Desde la perspectiva del viajero, también Sele reconoce el impacto de ver los cambios en los glaciares. «En Alaska van poniendo marcas: hasta aquí llegaba en los años 80, hasta aquí en los 90, hasta aquí en los 2000... y ves que muchos glaciares han retrocedido cientos de metros», cuenta. Además, defiende, el avance del turismo ha ayudado a la conservación de algunas especies emblemáticas, al perseguir la caza furtiva. «Detectamos que en ciertas zonas más vale un animal vivo que muerto», explica, como ocurre con tigres o gorilas de montaña. «Cuando va el turismo y está regulado, come todo el pueblo. Involucras a alojamientos, conductores para safaris… He llegado a tener conductores que habían sido cazadores, y que por eso saben dónde están los tigres».

Monte Perdido, el caso español

Desde la Confederación Española de Agencias de Viajes (CEAV), en cambio, consideran que los españoles no piden destinos con esta motivación, y que no hay «tantos lugares susceptibles de desaparición a corto o medio plazo».

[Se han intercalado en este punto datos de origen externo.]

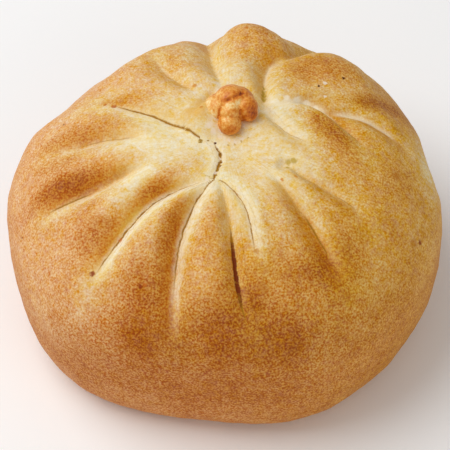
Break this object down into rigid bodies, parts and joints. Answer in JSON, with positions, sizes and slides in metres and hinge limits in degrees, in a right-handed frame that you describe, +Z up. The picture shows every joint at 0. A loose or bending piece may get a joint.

El glaciar de Monte Perdido, uno de los más grandes del Pirineo, situado a unos 3.000 metros de altura en el Parque Nacional de Ordesa, sí que encajaría en esta definición. Estudios científicos y organizaciones como la Unesco consideran muy probable que la masa de hielo no exista en 2050. La pérdida de hielo es constante y, desde 2023, se encuentra partido en dos.

«Hace dos años llegué a ver una cascada saliendo del glaciar», asegura Alberto, guarda del refugio de Pineta, a 1.200 metros de altura y en camino a la entrada. Los cambios en las condiciones climáticas de la montaña han dado lugar a un nuevo tipo de visitante, con un perfil menos montañero y menos preparado. «Se ha puesto más de moda», se resigna. Muchos de los que ascienden hasta allí deciden seguir hasta el glaciar para verlo «antes de que desaparezca». «Es un poco la excusa, porque desde aquí ya queda poco y muchos pretenden seguir subiendo», dice Alberto.

Joan María, tras 21 años en el cercano refugio de Góriz, asegura que los inviernos ya no son los de antaño. «Antes tardabas 9-10 horas en llegar, nevaba mucho, había aislamiento…», rememora. «Ahora los inviernos son mucho más suaves y cálidos, menos agresivos. Nos podemos encontrar como este invierno, que había quien subía en zapatillas y manga corta a finales de enero a 1.200 metros», ilustra. Es consciente de que el glaciar de Monte Perdido, en menos de 15 años, formará parte del pasado. «Aquí hay grutas heladas y todo esto está desapareciendo. Ya no quedan neveros. Es muy triste. No es que nos lo contaran nuestros abuelos, es que lo he vivido en primera persona y es muy impactante». A pesar de todo, dice, son escasos los visitantes concienciados.